Ainda o pedido de demissão de Calero: silêncio do governo não é uma boa resposta
Quando menos, Planalto deveria ter emitido uma nota deixando claro que os órgãos de estado têm assegurada a sua autonomia para atuar em defesa do país
Não conheço, obviamente, detalhes do empreendimento imobiliário “La Vue Ladeira da Barra”, em Salvador, pivô do pedido de demissão de Marcelo Calero, que deixou o Ministério da Cultura, inconformado com a pressão exercida pelo ministro Geddel Vieira Lima (Secretaria de Governo). O Iphan (Instituto do Patrimônio Histórico e Artístico Nacional) vetou o projeto original, de 31 andares, e impôs uma altura máxima de 13. Geddel, que comprou um dos apartamentos na planta, não gostou. Ele também mantém relações de amizade com os empreiteiros. Vamos lá.
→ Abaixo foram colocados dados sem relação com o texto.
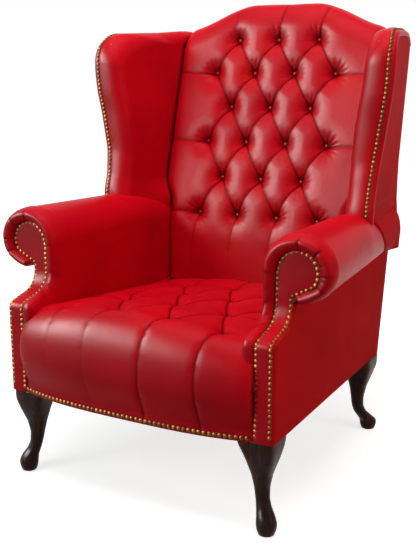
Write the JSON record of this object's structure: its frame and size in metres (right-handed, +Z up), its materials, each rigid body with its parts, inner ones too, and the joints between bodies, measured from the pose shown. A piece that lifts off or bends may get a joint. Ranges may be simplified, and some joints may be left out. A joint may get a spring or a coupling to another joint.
{
  "type": "wing chair",
  "caption": "Buttoned leather wing chair with a camel back, rolled arms, brass nails, a bowed seat and cabriole legs.",
  "frame": {"origin": "on the floor, in the middle of the chair's width and depth", "axes": "+Z up, the sitter faces -Y, +X is the right side as seen from the front"},
  "size_m": [0.866, 0.92, 1.1332],
  "materials": {
    "red_leather": "semi-gloss grained",
    "button_leather": "semi-gloss grained",
    "dark_leg_wood": "dark mahogany stain, satin",
    "frame_wood": "raw beech",
    "antique_brass": "antique, satin",
    "spring_steel": "plain",
    "hessian": "plain weave",
    "webbing": "twill weave",
    "button_twine": "waxed",
    "black_dust_cloth": "matt",
    "nylon_glide": "matt"
  },
  "bodies": {
    "root": {"back_pad": "red_leather", "seat_pad": "red_leather", "left_arm_pad": "red_leather", "right_arm_pad": "red_leather", "left_wing_pad": "red_leather", "right_wing_pad": "red_leather", "left_arm_facing": "red_leather", "right_arm_facing": "red_leather", "outside_back_panel": "red_leather", "left_outside_arm_panel": "red_leather", "right_outside_arm_panel": "red_leather", "left_outside_wing_panel": "red_leather", "right_outside_wing_panel": "red_leather", "back_buttons": "button_leather", "seat_buttons": "button_leather", "left_front_leg": "dark_leg_wood", "right_front_leg": "dark_leg_wood", "left_rear_leg": "dark_leg_wood", "right_rear_leg": "dark_leg_wood", "left_front_knee_brackets": "dark_leg_wood", "right_front_knee_brackets": "dark_leg_wood", "left_rear_knee_brackets": "dark_leg_wood", "right_rear_knee_brackets": "dark_leg_wood", "front_seat_rail": "frame_wood", "back_seat_rail": "frame_wood", "lower_back_rail": "frame_wood", "crest_rail": "frame_wood", "corner_blocks": "frame_wood", "frame_dowels": "frame_wood", "left_back_post": "frame_wood", "right_back_post": "frame_wood", "left_arm_stump": "frame_wood", "right_arm_stump": "frame_wood", "left_seat_rail": "frame_wood", "right_seat_rail": "frame_wood", "left_arm_tacking_rail": "frame_wood", "right_arm_tacking_rail": "frame_wood", "left_arm_rail": "frame_wood", "right_arm_rail": "frame_wood", "left_wing_post": "frame_wood", "right_wing_post": "frame_wood", "left_wing_rail": "frame_wood", "right_wing_rail": "frame_wood", "seat_rail_nails": "antique_brass", "left_facing_nails": "antique_brass", "right_facing_nails": "antique_brass", "left_wing_nails": "antique_brass", "right_wing_nails": "antique_brass", "seat_springs": "spring_steel", "spring_clips": "spring_steel", "leg_bolts": "spring_steel", "seat_hessian": "hessian", "back_webbing": "webbing", "button_twines": "button_twine", "dust_cover": "black_dust_cloth", "foot_glides": "nylon_glide"}
  },
  "joints": []
}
Li a respeito do projeto. Também vi os mapas e as áreas preservadas que seriam impactadas pelo edifício. Tudo indica que, fosse eu um conselheiro, votaria a favor da liberação da construção na sua pretensão original. Parece-me estar havendo um exagero. Um edifício fazer sombra, em alguma hora do dia, como se acusa, em uma área tombada não me parece razão suficiente para vetar a sua construção.
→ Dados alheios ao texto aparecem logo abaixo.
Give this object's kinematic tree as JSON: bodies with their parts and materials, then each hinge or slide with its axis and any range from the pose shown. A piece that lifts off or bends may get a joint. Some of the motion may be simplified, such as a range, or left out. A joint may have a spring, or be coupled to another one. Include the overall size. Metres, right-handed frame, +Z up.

Eis o mérito. Mas, antes deste, há o princípio. É claro que o ministro Geddel não poderia jamais ter se comportado como se comportou. Sim, ele admitiu a interferência, embora tenha dito que as coisas não se passaram exatamente como Calero relata. E daí? Havia razão suficiente para que deixasse o órgão deliberar. E os empreendedores que tentassem, então, pelas vias legais, uma eventual mudança de posição.
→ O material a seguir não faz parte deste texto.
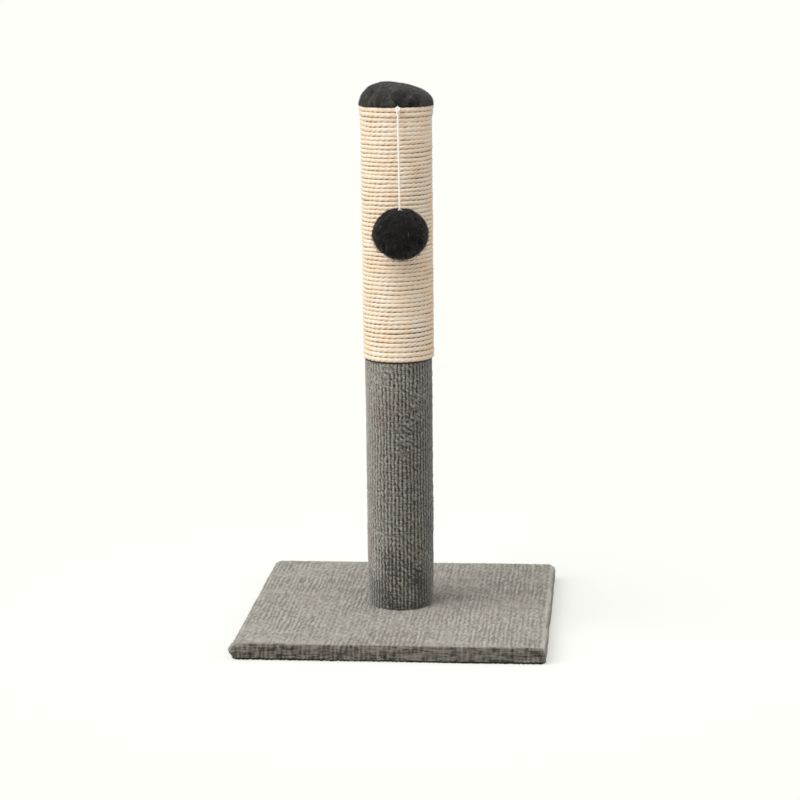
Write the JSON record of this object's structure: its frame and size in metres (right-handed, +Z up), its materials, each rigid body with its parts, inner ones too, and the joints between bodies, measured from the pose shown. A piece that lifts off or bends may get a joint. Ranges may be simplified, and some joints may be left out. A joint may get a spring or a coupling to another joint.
{
  "type": "cat scratching post",
  "caption": "Free-standing scratching post: square cloth-covered base, tube with plush sleeve and sisal rope, padded dome, ball on a cord.",
  "frame": {"origin": "on the floor, under the middle of the post, which is the middle of the square base", "axes": "+Z up along the post, -Y towards the front, where the toy hangs, +X to the right of someone facing the front"},
  "size_m": [0.3, 0.3, 0.54],
  "materials": {
    "board": "raw chipboard",
    "base_plush": "short ribbed plush",
    "sleeve_plush": "short ribbed plush",
    "cap_plush": "soft plush",
    "ball_plush": "fluffy plush",
    "wadding": "loose fibre",
    "sisal": "twisted natural fibre",
    "cord_cotton": "braided cotton",
    "tube_card": "wound cardboard",
    "plug_wood": "raw wood",
    "steel": "zinc-plated"
  },
  "bodies": {
    "stand": {"base_board": "board", "base_cover": "base_plush", "cover_staples": "steel", "base_bolt": "steel", "base_washer": "steel", "post_tube": "tube_card", "bottom_plug": "plug_wood", "top_plug": "plug_wood", "t_nut": "steel", "plug_staples": "steel", "post_sleeve": "sleeve_plush", "sisal_rope": "sisal", "rope_staples": "steel", "cap_cover": "cap_plush", "cap_filling": "wadding", "cap_staples": "steel", "cord_tail": "cord_cotton", "cord_staple": "steel"},
    "cord_swivel": {"cord_top_knot": "cord_cotton"},
    "hanging_cord": {"toy_cord": "cord_cotton", "cord_end_knot": "cord_cotton"},
    "toy_ball": {"ball_cover": "ball_plush", "ball_filling": "wadding"}
  },
  "joints": [
    {"name": "toy_swing_sideways", "type": "hinge", "parent": "stand", "child": "cord_swivel", "pos_m": [0.00532, -0.03783, 0.5135], "axis": [0.1392, -0.9903, 0], "range_deg": [-75, 75]},
    {"name": "toy_swing_outward", "type": "hinge", "parent": "cord_swivel", "child": "hanging_cord", "pos_m": [0.00532, -0.03783, 0.5135], "axis": [-0.9903, -0.1392, 0], "range_deg": [0, 90]},
    {"name": "toy_ball_twist", "type": "hinge", "parent": "hanging_cord", "child": "toy_ball", "pos_m": [0.00864, -0.06145, 0.39717], "axis": [-0.028, 0.1989, 0.9796], "continuous": true}
  ]
}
O presidente Michel Temer preferiu silenciar a respeito.
É certo que isso não colabora para a imagem do governo. Passa a impressão de que um ministro dispõe, por razões misteriosas, de instrumentos de intervenção em áreas que não lhe são subordinadas, mas que devem ceder a suas ingerências para atender a interesses ou pessoais ou de grupos.
Em mensagem a servidores do Iphan, Kátia Bogea, presidente do órgão, defende a atuação do instituto e reforça a suspeita de que o órgão está sob pressão. Lê-se lá:
“O episódio que envolve a construção de edifício em altura impactando bens tombados não é o primeiro que se apresenta ao Iphan. Tampouco, não será a última vez que argumentos que, em nome da crise e da criação de empregos, serão utilizados para acobertar os reais interesses por trás de empreendimentos do tipo. Trata-se de, para tentar fragilizar a atuação do Iphan, mais uma vez, levantar a falsa e velha dicotomia entre ‘desenvolvimento’ e ‘preservação’.
Cabe ressaltar que, desde 1938, o Iphan atua no sentido de proteger o rico patrimônio cultural do Brasil. Em Salvador, concentra-se a maioria dos bens tombados do estado da Bahia. Especialmente no bairro da Barra, ao Iphan cabe preservar o forte e farol de Santo Antônio, o forte de Santa Maria, o conjunto arquitetônico, paisagístico e urbanístico do Outeiro de Santo Antônio (que inclui o forte de São Diogo), além da própria Igreja de Santo Antônio.
(…)
É importante registrar que o Ministro Marcelo Calero em nenhum momento interferiu em qualquer decisão técnica do Iphan. Ao contrário, garantiu o livre e soberano posicionamento técnico da instituição, pela qual sempre demonstrou apreço e respeito.
Por fim, reafirmamos nosso compromisso com o fortalecimento da Instituição -cuja trajetória ilibada é reconhecidamente pautada em preceitos técnicos e pela retidão de todos nós, servidores- com a sociedade e com a identidade do País.”
Encerro
Calero está fora. O projeto, em sua forma original, não será levado adiante. E o Ministério da Cultura vai para as mãos de Roberto Freire. Muito bem: na hipótese de que parte do patrimônio cultural de Salvador estivesse mesmo sob ameaça, então nos tranquilizemos. Não serão erguidos os 31 andares. Mas é inequívoco que o problema de fundo permanece: a suspeita de que Geddel não atuou para defender o interesse do país.
Coisas assim não podem se repetir. Isso mina a reputação do governo.